Truly friends, have things changed. Among the many ills brought about by commuting is the fragmentation of communities that disproportionately depend on long commutes for their economy. Where I live, where the average commute runs someplace in the 90-minute range (which usually means New York City), there's really no way that anyone wants to come home after such a slog and figure out how to attend the library board meeting, the school night, the church concert, etc. As County Planning Commissioner David Church put it:
"People just can't make the commitment," says Church, who notes that many towns — and his department — schedule meetings later and later, hoping for better attendance. All that time commuting is a big reason why volunteer fire departments and ambulance corps from Blooming Grove to Bloomingburg are hurting for members. "Communities lack the connectedness. It's less of a democracy."


That was my lot for the last four years. Last month, I changed jobs, and changed commutes....
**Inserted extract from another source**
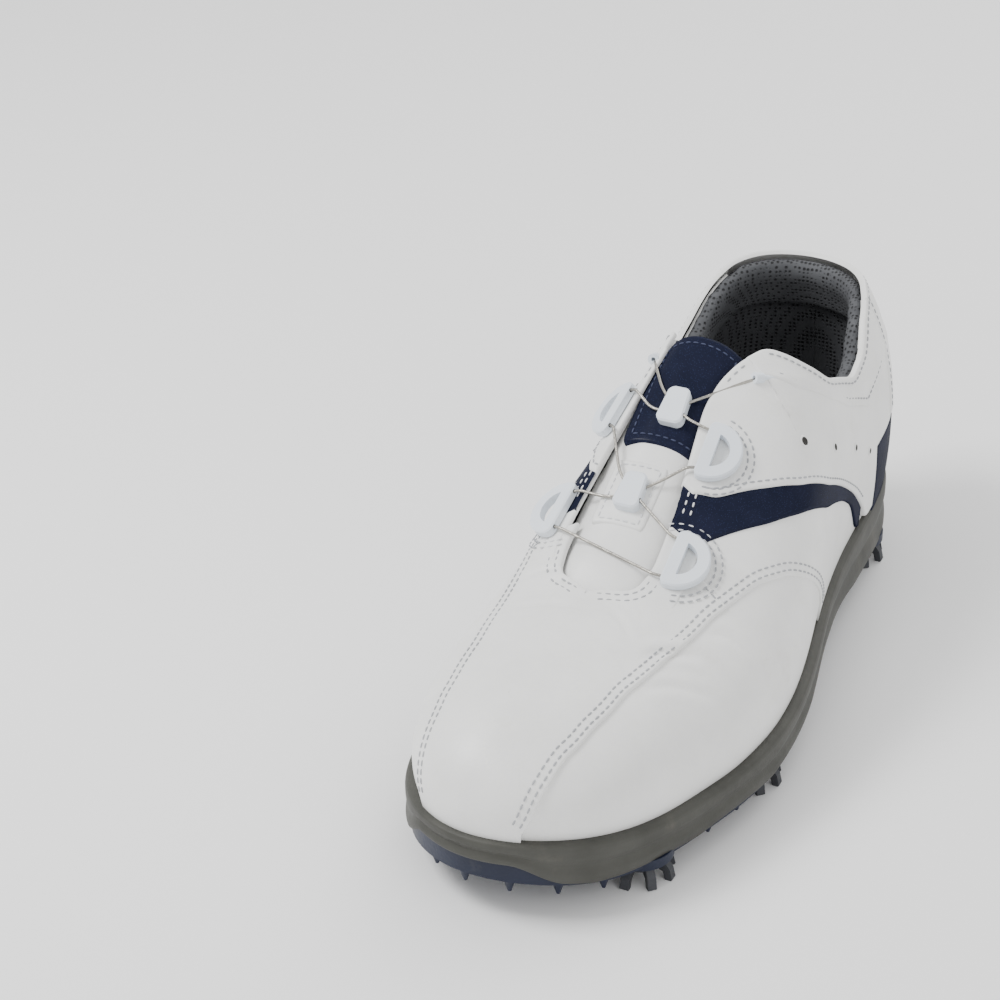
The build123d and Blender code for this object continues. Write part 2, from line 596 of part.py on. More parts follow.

And this evening, at a very civilized 7:30, my wife and I sat down in the Hamptonburgh Town Hall to hear the Orange County Water Authority's presentation on the regional impacts of climate change. The keynote speaker was Dr. Patrick Kinney of Columbia University's Mailman School of Public Health, who summarized a recent report on climate change projections for the northeast. The host was Simon Gruber, head of the Water Authority and on every local green's rolodex. And I had the pleasure of saying hello to Mr. Church, who continually advocates for smart development in the county.

It was precisely the meeting I wanted to attend, to feel like part of the space up here, to listen to people who knew something about the air I breathe and the water I drink and who understand how to keep those things working properly. But it was time that allowed it.